Another new follower! You are as welcome as every one of your 61 predecessors, but your arrival is particularly cheering in these days of cold and darkness and fear and disappointment.
Here we still are. The East Coast Line provisional timetable for today shows that the train we’re booked on is not going to be running, and the others are scheduled to take about 20% longer than their usual time. Longer than that, of course, if they slow down and stop for an indeterminate period in Northumberland. I struggled up to Waverley in a blizzard last Thursday and learned from a woman who would have fitted right in working for Hitler that we would get our money back if the train actually didn’t run.

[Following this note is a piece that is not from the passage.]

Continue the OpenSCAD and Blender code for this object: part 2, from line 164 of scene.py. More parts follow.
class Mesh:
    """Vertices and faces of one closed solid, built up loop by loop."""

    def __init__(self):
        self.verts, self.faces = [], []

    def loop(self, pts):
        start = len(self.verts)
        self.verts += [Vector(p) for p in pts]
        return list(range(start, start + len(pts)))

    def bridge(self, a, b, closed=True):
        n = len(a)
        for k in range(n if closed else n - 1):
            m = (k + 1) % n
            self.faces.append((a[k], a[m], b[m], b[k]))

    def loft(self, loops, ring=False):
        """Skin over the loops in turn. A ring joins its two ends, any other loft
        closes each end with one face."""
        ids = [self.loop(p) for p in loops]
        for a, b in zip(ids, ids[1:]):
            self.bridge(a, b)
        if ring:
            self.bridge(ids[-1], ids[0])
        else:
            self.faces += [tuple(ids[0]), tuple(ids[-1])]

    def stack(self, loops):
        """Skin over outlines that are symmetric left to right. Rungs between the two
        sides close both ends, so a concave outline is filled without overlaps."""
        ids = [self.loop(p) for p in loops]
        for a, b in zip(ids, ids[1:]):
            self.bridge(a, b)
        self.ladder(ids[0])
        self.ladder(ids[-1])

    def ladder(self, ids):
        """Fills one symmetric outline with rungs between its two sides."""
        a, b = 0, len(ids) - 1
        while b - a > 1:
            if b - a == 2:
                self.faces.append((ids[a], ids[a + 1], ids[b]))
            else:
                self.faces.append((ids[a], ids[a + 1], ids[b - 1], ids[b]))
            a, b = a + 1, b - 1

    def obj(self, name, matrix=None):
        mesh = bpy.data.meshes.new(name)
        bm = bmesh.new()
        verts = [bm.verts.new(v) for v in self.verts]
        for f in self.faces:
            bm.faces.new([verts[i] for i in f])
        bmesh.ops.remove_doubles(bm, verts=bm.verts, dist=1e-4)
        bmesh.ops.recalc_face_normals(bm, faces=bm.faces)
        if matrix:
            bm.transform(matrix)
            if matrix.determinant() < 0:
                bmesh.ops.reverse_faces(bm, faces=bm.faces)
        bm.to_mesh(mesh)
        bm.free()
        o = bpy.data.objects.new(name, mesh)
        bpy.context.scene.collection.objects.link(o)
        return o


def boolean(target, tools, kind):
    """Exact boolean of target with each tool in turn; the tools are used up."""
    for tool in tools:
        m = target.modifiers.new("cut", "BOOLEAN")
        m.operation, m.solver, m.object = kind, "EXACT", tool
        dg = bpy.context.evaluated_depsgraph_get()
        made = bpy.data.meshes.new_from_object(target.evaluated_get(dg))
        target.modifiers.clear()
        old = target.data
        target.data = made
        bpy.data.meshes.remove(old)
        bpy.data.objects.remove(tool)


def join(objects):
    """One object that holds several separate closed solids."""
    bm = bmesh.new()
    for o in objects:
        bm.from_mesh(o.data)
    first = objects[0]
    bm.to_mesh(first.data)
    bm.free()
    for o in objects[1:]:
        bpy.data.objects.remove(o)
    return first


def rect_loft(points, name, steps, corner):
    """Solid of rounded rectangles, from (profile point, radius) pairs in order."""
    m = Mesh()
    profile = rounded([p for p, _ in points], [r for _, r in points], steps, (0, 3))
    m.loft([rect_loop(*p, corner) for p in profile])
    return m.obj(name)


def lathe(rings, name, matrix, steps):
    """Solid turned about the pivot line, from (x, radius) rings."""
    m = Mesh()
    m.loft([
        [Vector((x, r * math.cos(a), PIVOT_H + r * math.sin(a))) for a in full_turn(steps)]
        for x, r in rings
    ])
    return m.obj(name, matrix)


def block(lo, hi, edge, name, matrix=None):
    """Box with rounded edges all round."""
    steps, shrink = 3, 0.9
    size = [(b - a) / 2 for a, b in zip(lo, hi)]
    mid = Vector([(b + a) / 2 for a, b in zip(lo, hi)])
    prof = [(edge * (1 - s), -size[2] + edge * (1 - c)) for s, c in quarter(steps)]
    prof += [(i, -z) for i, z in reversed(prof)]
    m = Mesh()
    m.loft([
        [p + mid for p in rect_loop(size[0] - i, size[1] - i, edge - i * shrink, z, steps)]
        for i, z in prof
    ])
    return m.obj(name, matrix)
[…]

So we’re lucky. We have an Advance ticket supposed to be good only for the train we’re booked on. (In these circumstances, it would qualify us to ride on the train just-before or just-after if we didn't mind travelling without seats.) If we had picked one of the others, the mere fact that the journey was now going to be uncomfortably long and my husband is 85 and wheezy would have cut no ice.
We’re hoping to go on Thursday, dangerously near Christmas for so exhausting an undertaking – but the forecast does show things getting better in London, at least, over the weekend. At the moment, conditions are treacherous underfoot all the way from Rachel’s house to the 159 bus stop which carries us into the heart of London.
My husband has never, ever failed to see the Turner Prize show. It goes off on January 3. So things are critical.
I spoke to our niece last night. She sounded low. C. has previously looked well, whatever the horrors reported, but over the weekend she was pale. I think things may pick up once she gets home, still scheduled for Wednesday. One of the women in her room is a loony who talks all the time and occasionally leaps out of bed in the middle of the night, grabs her zimmer frame, and makes a bid for freedom. The other two women in the room are fairly deaf, but C. is suffering.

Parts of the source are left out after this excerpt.